To help prevent XSS, you must convert tag-open characters with the HTML entity, for instance < should be output as <. This makes sure it is shown as a literal '<' and not interpreted by the user's browser as another tag.
How about encoding the entire string and then inserting it? I use Base64_encode to encode, and do the reverse when retrieving from the database. The characters are alphanumerics (with ==) and they aren't harmful.
You can push the entire encoded string to the client-side and decode it with Javascript.
Here is an example
if (isset($_POST['userdata'])) {
$safestring= base64_encode($_POST['userdata']);
mysql_query("UPDATE table_name SET value_name = '$safestring'
WHERE some_username = 'username'");
}
Do I need to escape/filter data that is coming from the database? Even if said data has already been "escaped" once (at the point in time where it was inserted into the database).
For example, say I allow users to submit blog posts via a form that has a title input and a textarea input.
A malicious user submits the blog post
title: Attackposttitle');DROP TABLE posts;--
textarea: Hahaha nuked ur site noobzors!
Now as this is being inserted into my database, I am going to escape it with mysql_real_escape_string, but once it is in the database I will later reference this data in my php blog application with something like this:
sql="SELECT posttitle FROM posts WHERE id=50";
$posttitlearray = mysql_fetch_array(mysql_query($sql));
This is where my concern is, what if I, for example, run the following query to get the post content:
sql="SELECT postcontent FROM posts WHERE posttitle=$posttitlearray[posttitle]";
In theory am I not sql injecting myself? IE, am I not effectively running the query:
sql="SELECT postcontent FROM posts WHERE posttitle=Attackposttitle');DROP TABLE posts;--";
Or does the "Attackposttitle');DROP TABLE posts;--" data continue to be escaped once it is in the database?
Do I need to continually escape it like so:
sql="SELECT postcontent FROM posts WHERE posttitle=msql_real_escape_string($posttitlearray[posttitle])";
Or is the data safe once it has been escaped initially upon first being inserted into the database?
Thanks Stack!
It does not continue to be escaped once it's put in the database. You'll have to escape it again.
$sql="SELECT postcontent FROM posts WHERE posttitle='".mysql_real_escape_string($posttitlearray[posttitle])."'";
The value should be escaped every time just before insertion to SQL query. Not for magical security reasons, but just to be sure that the syntax of the resultant query is OK.
Escaping the string sound magical to many people, something like shield against some mysterious danger, but in fact it is nothing magical. It is just the way to enable special characters being processed by the query.
The best would be just to have a look what escaping really does. Say the input string is:
Attackposttitle');DROP TABLE posts;--
after escaping:
Attackposttitle\');DROP TABLE posts;--
in fact it escaped only the single slash. That's the only thing you need to assure - that when you insert the string in the query, the syntax will be OK!
insert into posts set title = 'Attackposttitle\');DROP TABLE posts;--'
It's nothing magical like danger shield or something, it is just to ensure that the resultant query has the right syntax! (of course if it doesn't, it can be exploited)

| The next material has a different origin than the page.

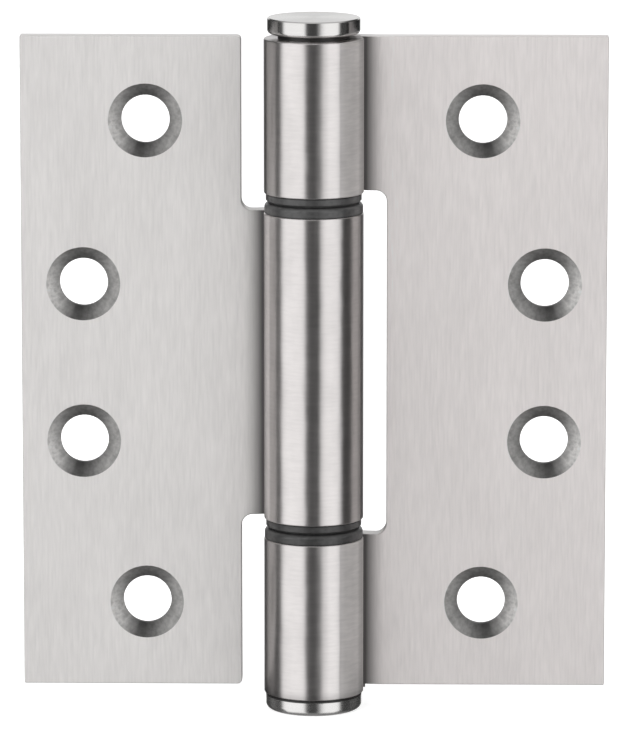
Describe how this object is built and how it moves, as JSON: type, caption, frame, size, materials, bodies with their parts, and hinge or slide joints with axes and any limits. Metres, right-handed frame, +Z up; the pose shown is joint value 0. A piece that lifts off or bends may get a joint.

The query parser then looks at the \' sequence and knows that it is still the variable, not ending of its value. It will remove the backslash and the following will be stored in the database:
Attackposttitle');DROP TABLE posts;--
which is exactly the same value as user entered. And which is exactly what you wanted to have in the database!!
So this means that the if you fetch that string from the database and want to use it in the query again, you need to escape it again to be sure that the resultant query has the right syntax.
But, in your example, very important thing to mention is the magic_quotes_gpc directive!
This feature escapes all the user input automatically (gpc - _GET, _POST and _COOKIE). This is an evil feature made for people not aware of sql injection. It is evil for two reasons. First reason is that then you have to distinguish the case of your first and second query - in the first you don't escape and in the second you do. What most people do is to either switch the "feature" off (I prefer this solution) or unescape the user input at first and then escape it again when needed. The unescape code could look like:
function stripslashes_deep($value)
{
return is_array($value) ?
array_map('stripslashes_deep', $value) :
stripslashes($value);
}
if (get_magic_quotes_gpc()) {
$_POST = stripslashes_deep($_POST);
$_GET = stripslashes_deep($_GET);
$_COOKIE = stripslashes_deep($_COOKIE);
}
The second reason why this is evil is because there is nothing like "universal quoting".
When quoting, you always quote text for some particular output, like:
string value for mysql query
like expression for mysql query
html code
json
mysql regular expression
php regular expression
For each case, you need different quoting, because each usage is present within different syntax context. This also implies that the quoting shouldn't be made at the input into PHP, but at the particular output! Which is the reason why features like magic_quotes_gpc are broken (never forget to handle it, or better, assure it is switched off!!!).
So, what methods would one use for quoting in these particular cases? (Feel free to correct me, there might be more modern methods, but these are working for me)
mysql_real_escape_string($str)
mysql_real_escape_string(addcslashes($str, "%_"))
htmlspecialchars($str)
json_encode() - only for utf8! I use my function for iso-8859-2
mysql_real_escape_string(addcslashes($str, '^.[]$()|*+?{}')) - you cannot use preg_quote in this case because backslash would be escaped two times!
preg_quote()
Try using bind variables. which will remove the need to escape your data completely.
http://php.net/manual/en/function.mssql-bind.php
only down side is your restricted to using them with stored procedures in SQL server, other database you can use them for everything.